Degree Year

2014

Document Type

Thesis - Open Access

Degree Name

Bachelor of Arts

Department

English

Advisor(s)

DeSales Harrison

Committee Member(s)

Peter V. Swendsen
William Patrick Day

Keywords

William Faulkner, Pierre Schaeffer, Acousmatics, Phenomenology, Sound, Benjy Compson, Musique concrete, Listening

Abstract

The purpose of this project is to examine the perceptive systems and listening practices of Benjy Compson, the first narrator in William Faulkner's "The Sound and the Fury," through the lens of acousmatic theory.
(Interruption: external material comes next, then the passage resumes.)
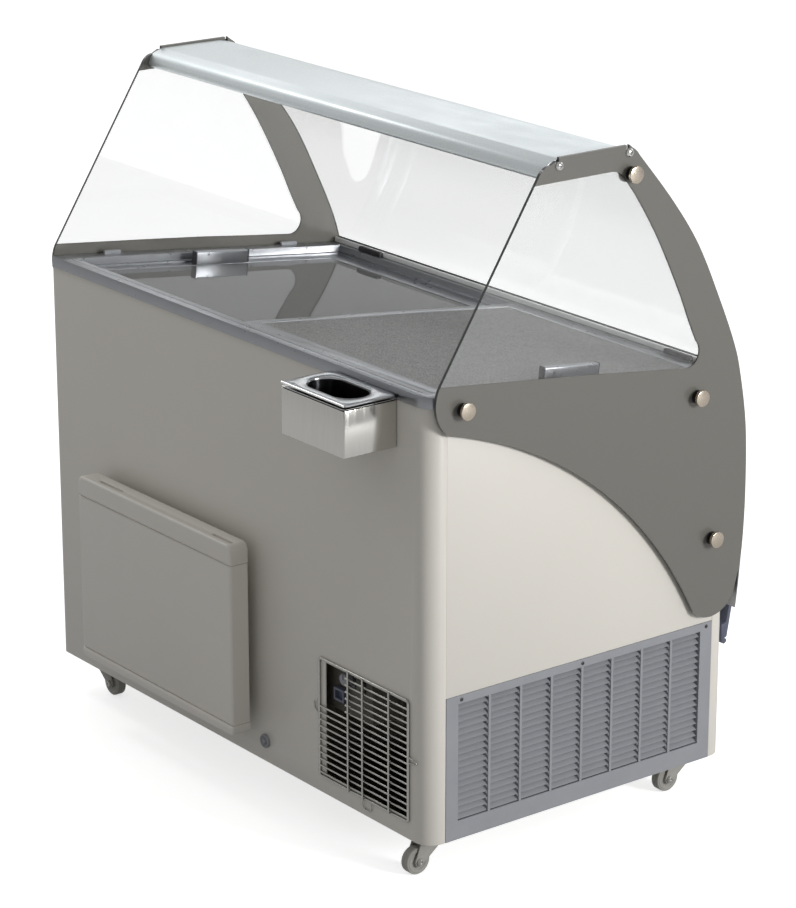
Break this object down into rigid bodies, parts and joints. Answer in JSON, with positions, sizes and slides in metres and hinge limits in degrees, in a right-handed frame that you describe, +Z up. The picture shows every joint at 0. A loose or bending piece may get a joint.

I will consider Faulkner 's writing and Pierre Schaeffer's theories of sound as critical analogs for one another, in that our engagement with acousmatics opens channels of investigation into sound and aurality in the Benjy section that wouldn't be available otherwise, and vice versa. My main goal is to prove that 1) Benjy's consciousness; 2) Faulkner's structuring of the first section of the novel; and 3) the reader's sonic relationship with Benjy's world are all constructed upon the idea of acousmatic reduction. This investigation will then give way to larger questions about how these techniques might determine our reading of the rest of the novel, as well as how we might use acousmatics to engage with the auditory dimension of any literary work.